Frequently Asked Questions

Can I store filled sandbags year-round?

In dry indoor storage, polypropylene sandbags pre-filled with clean, dry sand can remain serviceable for 1–3 years. Outdoor storage dramatically reduces this — to as little as 3–6 months for exposed bags. If you pre-fill bags for emergency readiness, inspect them annually and plan on replacement every 2 years under optimal conditions.

How do I know if my sandbags are still good?

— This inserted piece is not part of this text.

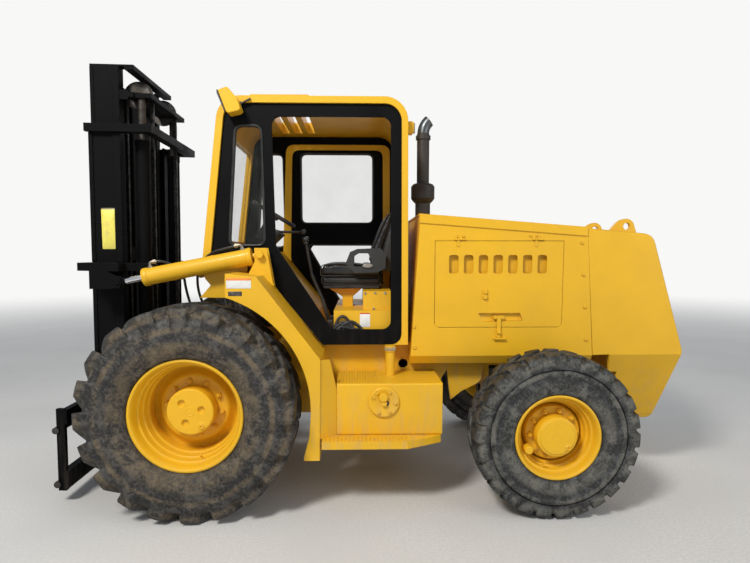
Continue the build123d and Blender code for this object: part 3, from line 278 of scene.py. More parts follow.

Perform a bend-and-pull test on the bag material: fold a section and bend it sharply. If it cracks or shows brittleness, degradation has occurred. Pull at the weave edge — if threads pull out easily, the bag is weakening. Check for mold, moisture, discoloration, and obvious fraying. Any of these indicators means replacement is warranted.

Do sandbags expire?

They don't have a formal expiration date, but they absolutely degrade over time. The key degradation mechanisms are UV breakdown (outdoor storage), moisture exposure, and microbial action (especially burlap). UV-stabilized polypropylene bags stored indoors are the longest-lasting option, with serviceable lifespans of 5–10 years under ideal conditions.

What happens to sandbags left in the ground?

Burlap bags buried in soil biodegrade completely within 1–5 years depending on soil moisture and temperature. Polypropylene bags take 20–100+ years to degrade in soil. For environmental and practical reasons, sandbags should not be left buried or abandoned after flood events — they create long-term soil contamination issues and should be properly disposed of.